STYLISH PERFORMANCES OF TIMELESS CHAMBER MUSIC
Michael Barenboim, Violine Kian Soltani, Violoncello Daniel Barenboim, Klavier

Legendary pianist and conductor now in his late seventies joined hands with two young string players in two concerts covering the six important piano trios of Beethoven. Violinist, his son Michael Barenboim and young Persian-Austrian cellist Kian Soltani joined the veteran pianist whose playing remain youthful, vigorous and highly communicative. The first concert which was the one I attended took place on Tuesday 28th August in the Grand Room of the Mozarteum. This has a ripe and resonant acoustic ideally suited to chamber music specially when played by such gifted musicians. Tempi needed to be harnessed in order not to lose phrases which required time to speak especially here in the case of the cellist. Barenboim Sr. is a seasoned chamber musician. Yet even he set rather a quick tempo to the first movement of the opening trio no. 1 in E flat op. 1 no. 1. But by the repeat of the exposition the tempo has settled down very nicely though it was still more like a concerto for piano with accompanying strings. This however is typically Beethoven’s early style heavily influenced by his teacher Haydn and Mozart.

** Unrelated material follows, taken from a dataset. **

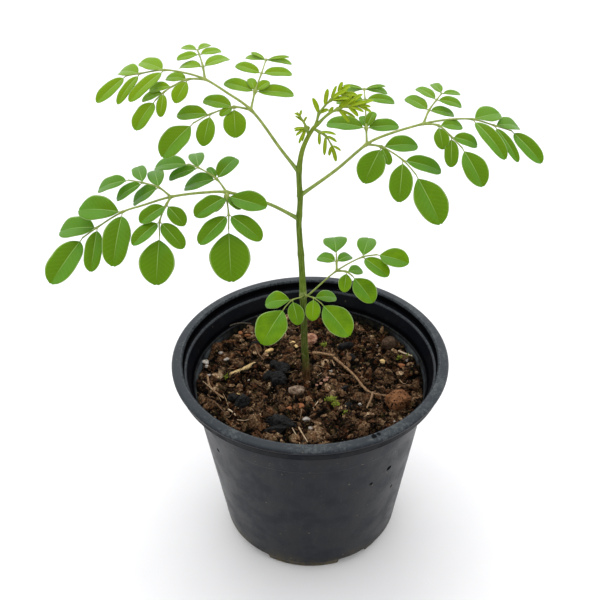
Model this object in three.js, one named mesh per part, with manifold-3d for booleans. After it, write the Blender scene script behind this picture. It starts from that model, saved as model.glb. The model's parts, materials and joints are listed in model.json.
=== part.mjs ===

Beethoven wrote the two op.70 trios while staying on Countess Anna Maria von Erdody’s estate in 1808. Op. 70 no. 1 in D major known as the “Ghost” is one of his best known works rivalled only by the “Archduke” in the genre. It was dubbed the “Ghost” because of its strangely scored and undeniably eerie-sounding slow movement.

Michael Barenboim, Daniel Barenboim, Kian Soltani © Salzburger Festspiele / Marco Borrelli

The op. 70 pieces are representative of Beethoven’s “Middle” period which went from roughly 1803 to 1812 immediately after finishing his sixth symphony the Pastoral.

Piano trio no. 6 in E flat major op. 70 no. 2 is my personal favourite. It is full of singable melodies lilting rhythms and rich scoring with much interplay between the instruments. It has a bucolic flavour not dissimilar to the Pastoral symphony.

This concert was quite simply a revelation not least because Barenboim’s piano playing was superior and echt Beethoven. The youth and vitality of his playing was commensurate with his younger colleagues who acquitted themselves commendably.